Entries with model source code
........

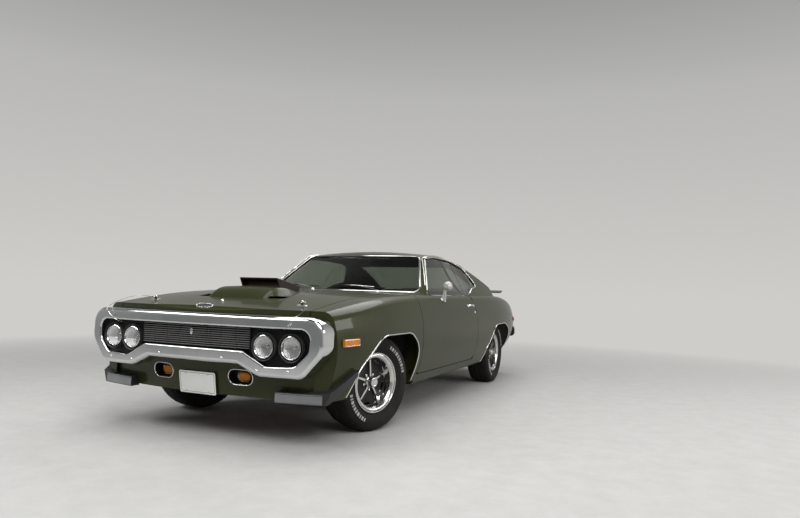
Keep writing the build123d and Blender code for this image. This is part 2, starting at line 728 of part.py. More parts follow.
def rim(x, y, out):
    """A five-spoke wheel; out is +1 or -1, the way its open face points."""
    half, neck = RIM_W / 2, RIM_R - RIM_WALL
    section = [
        (-half, RIM_LIP_R), (-half + RIM_LIP, RIM_LIP_R), (-half + RIM_LIP, RIM_R), (half - RIM_LIP, RIM_R),
        (half - RIM_LIP, RIM_LIP_R), (half, RIM_LIP_R), (half, RIM_LIP_R - 6), (half - 30, neck + 4),
        (0, neck), (-half, RIM_R - 6),
    ]
    barrel = turned([(x + out * u, r) for u, r in section], y, TYRE_R)
    bore = SPINDLE_R + RUNNING_FIT
    dish = [(DISH_BACK, bore), (SPOKE_OUT, bore), (SPOKE_OUT, HUB_R), (SPOKE_OUT - 22, HUB_R + 8),
            (DISH_BACK + 4, neck + 2), (DISH_BACK - 4, neck + 2), (DISH_BACK, HUB_R + 18)]
    envelope = [(DISH_BACK + 2, 0), (SPOKE_OUT - 1, 0), (SPOKE_OUT - 1, HUB_R + 20),
                (SPOKE_OUT - 12, neck + 3), (DISH_BACK + 2, neck + 3)]
    disc = turned([(x + out * u, r) for u, r in dish], y, TYRE_R)
    crest = turned([(x + out * u, r) for u, r in envelope], y, TYRE_R)
    middle = x + out * SPOKE_OUT
    spoke = [(-7, 36), (7, 36), (6, 146), (17, neck + 3), (-17, neck + 3), (-6, 146)]
    ridge = bar("x", spoke, middle - 60, middle + 60)
    window = bar("x", [(-38, 146, 8), (38, 146, 8), (30, 165, 6), (-30, 165, 6)], middle - 60, middle + 60)
    for i in range(SPOKES):
        turn = Location((0, y, TYRE_R), (1, 0, 0), i * 360 / SPOKES)
        half_turn = Location((0, y, TYRE_R), (1, 0, 0), (i + 0.5) * 360 / SPOKES)
        disc = disc - window.moved(half_turn)
        disc = fused(disc, ridge.moved(turn) & crest)
    return fused(barrel, disc)


def steered(shape, side):
    """A front wheel's piece, turned about its steering axis as the car is parked."""
    axis = Axis((side * STEER_AXIS_X, FRONT_AXLE_Y, 0), (0, 0, 1))
    return shape.rotate(axis, -STEER_AT_REST)


def knuckle(side):
    """Upright, spindle, brake disc and hub flange of a front wheel."""
    x, wheel_x = side * STEER_AXIS_X, side * FRONT_TRACK / 2
    upright = rod("z", x, FRONT_AXLE_Y, 26, 205, 475)
    spindle = rod("x", FRONT_AXLE_Y, TYRE_R, SPINDLE_R, x, wheel_x + side * SPOKE_OUT)
    disc = rod("x", FRONT_AXLE_Y, TYRE_R, 135, x + side * 32, x + side * 54)
    flange = rod("x", FRONT_AXLE_Y, TYRE_R, 56, x + side * 54, wheel_x + side * (DISH_BACK - MOVING_GAP))
    return steered(fused(upright, spindle, disc, flange), side)


def rear_axle():
    """Axle with its differential, drums, leaf springs and propeller shaft."""
    wheel_x = REAR_TRACK / 2
    half = [(wheel_x + SPOKE_OUT, SPINDLE_R), (wheel_x - 30, SPINDLE_R), (wheel_x - 30, 138),
            (wheel_x - 88, 138), (wheel_x - 88, 40), (150, 40), (70, 116), (0, 122)]
    axle = turned([(-wheel_x - SPOKE_OUT, 0), *((-x, r) for x, r in half[:-1]), *reversed(half),
                   (wheel_x + SPOKE_OUT, 0)], REAR_AXLE_Y, TYRE_R)
    shaft = rod("y", 0, TYRE_R, 38, GEARBOX_REAR_Y + SEAT_GAP, REAR_AXLE_Y - 60)
    springs = []
    front, rear = REAR_AXLE_Y - SPRING_REACH, REAR_AXLE_Y + SPRING_REACH
    hanger = [(front, 330), (front + 50, 330), (front + 50, floor_z(front + 50) - SEAT_GAP),
              (front, floor_z(front) - SEAT_GAP)]
    for x in (-SPRING_X, SPRING_X):
        curve = [(front, 325), (REAR_AXLE_Y, 262), (rear, 325)]
        springs.append(bar("x", curve + [(y, z + 30) for y, z in reversed(curve)], x - 30, x + 30))
        springs.append(box(x - 38, x + 38, REAR_AXLE_Y - 60, REAR_AXLE_Y + 60, 285, 340))
        springs.append(bar("x", hanger, x - 22, x + 22))
        springs.append(box(x - 22, x + 22, rear - 24, rear, 330, TRUNK_FLOOR_Z - SEAT_GAP))
    return fused(axle, shaft, *springs)


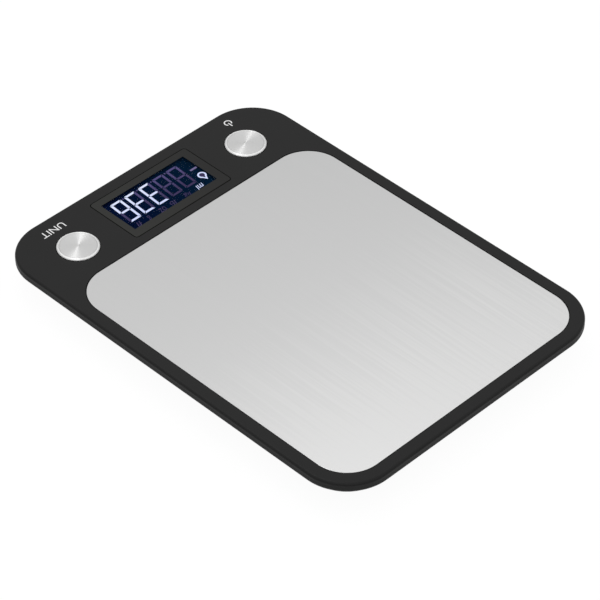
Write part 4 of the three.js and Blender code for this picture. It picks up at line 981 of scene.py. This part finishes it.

........

EXERCISE DESCRIPTION: Print the whole listing again, exactly.

EXERCISE OUTPUT:
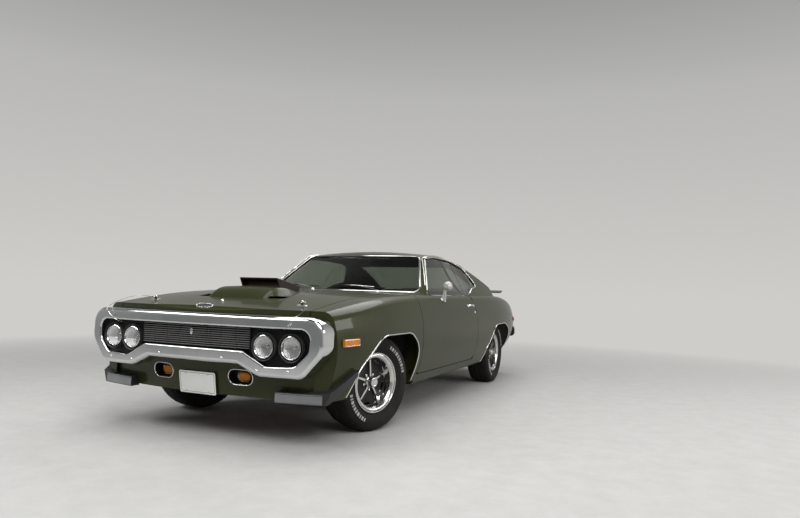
Keep writing the build123d and Blender code for this image. This is part 2, starting at line 728 of part.py. More parts follow.
def rim(x, y, out):
    """A five-spoke wheel; out is +1 or -1, the way its open face points."""
    half, neck = RIM_W / 2, RIM_R - RIM_WALL
    section = [
        (-half, RIM_LIP_R), (-half + RIM_LIP, RIM_LIP_R), (-half + RIM_LIP, RIM_R), (half - RIM_LIP, RIM_R),
        (half - RIM_LIP, RIM_LIP_R), (half, RIM_LIP_R), (half, RIM_LIP_R - 6), (half - 30, neck + 4),
        (0, neck), (-half, RIM_R - 6),
    ]
    barrel = turned([(x + out * u, r) for u, r in section], y, TYRE_R)
    bore = SPINDLE_R + RUNNING_FIT
    dish = [(DISH_BACK, bore), (SPOKE_OUT, bore), (SPOKE_OUT, HUB_R), (SPOKE_OUT - 22, HUB_R + 8),
            (DISH_BACK + 4, neck + 2), (DISH_BACK - 4, neck + 2), (DISH_BACK, HUB_R + 18)]
    envelope = [(DISH_BACK + 2, 0), (SPOKE_OUT - 1, 0), (SPOKE_OUT - 1, HUB_R + 20),
                (SPOKE_OUT - 12, neck + 3), (DISH_BACK + 2, neck + 3)]
    disc = turned([(x + out * u, r) for u, r in dish], y, TYRE_R)
    crest = turned([(x + out * u, r) for u, r in envelope], y, TYRE_R)
    middle = x + out * SPOKE_OUT
    spoke = [(-7, 36), (7, 36), (6, 146), (17, neck + 3), (-17, neck + 3), (-6, 146)]
    ridge = bar("x", spoke, middle - 60, middle + 60)
    window = bar("x", [(-38, 146, 8), (38, 146, 8), (30, 165, 6), (-30, 165, 6)], middle - 60, middle + 60)
    for i in range(SPOKES):
        turn = Location((0, y, TYRE_R), (1, 0, 0), i * 360 / SPOKES)
        half_turn = Location((0, y, TYRE_R), (1, 0, 0), (i + 0.5) * 360 / SPOKES)
        disc = disc - window.moved(half_turn)
        disc = fused(disc, ridge.moved(turn) & crest)
    return fused(barrel, disc)


def steered(shape, side):
    """A front wheel's piece, turned about its steering axis as the car is parked."""
    axis = Axis((side * STEER_AXIS_X, FRONT_AXLE_Y, 0), (0, 0, 1))
    return shape.rotate(axis, -STEER_AT_REST)


def knuckle(side):
    """Upright, spindle, brake disc and hub flange of a front wheel."""
    x, wheel_x = side * STEER_AXIS_X, side * FRONT_TRACK / 2
    upright = rod("z", x, FRONT_AXLE_Y, 26, 205, 475)
    spindle = rod("x", FRONT_AXLE_Y, TYRE_R, SPINDLE_R, x, wheel_x + side * SPOKE_OUT)
    disc = rod("x", FRONT_AXLE_Y, TYRE_R, 135, x + side * 32, x + side * 54)
    flange = rod("x", FRONT_AXLE_Y, TYRE_R, 56, x + side * 54, wheel_x + side * (DISH_BACK - MOVING_GAP))
    return steered(fused(upright, spindle, disc, flange), side)


def rear_axle():
    """Axle with its differential, drums, leaf springs and propeller shaft."""
    wheel_x = REAR_TRACK / 2
    half = [(wheel_x + SPOKE_OUT, SPINDLE_R), (wheel_x - 30, SPINDLE_R), (wheel_x - 30, 138),
            (wheel_x - 88, 138), (wheel_x - 88, 40), (150, 40), (70, 116), (0, 122)]
    axle = turned([(-wheel_x - SPOKE_OUT, 0), *((-x, r) for x, r in half[:-1]), *reversed(half),
                   (wheel_x + SPOKE_OUT, 0)], REAR_AXLE_Y, TYRE_R)
    shaft = rod("y", 0, TYRE_R, 38, GEARBOX_REAR_Y + SEAT_GAP, REAR_AXLE_Y - 60)
    springs = []
    front, rear = REAR_AXLE_Y - SPRING_REACH, REAR_AXLE_Y + SPRING_REACH
    hanger = [(front, 330), (front + 50, 330), (front + 50, floor_z(front + 50) - SEAT_GAP),
              (front, floor_z(front) - SEAT_GAP)]
    for x in (-SPRING_X, SPRING_X):
        curve = [(front, 325), (REAR_AXLE_Y, 262), (rear, 325)]
        springs.append(bar("x", curve + [(y, z + 30) for y, z in reversed(curve)], x - 30, x + 30))
        springs.append(box(x - 38, x + 38, REAR_AXLE_Y - 60, REAR_AXLE_Y + 60, 285, 340))
        springs.append(bar("x", hanger, x - 22, x + 22))
        springs.append(box(x - 22, x + 22, rear - 24, rear, 330, TRUNK_FLOOR_Z - SEAT_GAP))
    return fused(axle, shaft, *springs)


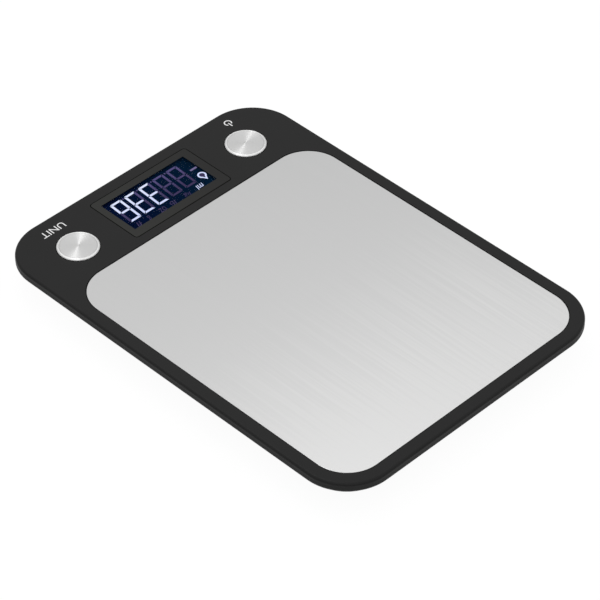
Write part 4 of the three.js and Blender code for this picture. It picks up at line 981 of scene.py. This part finishes it.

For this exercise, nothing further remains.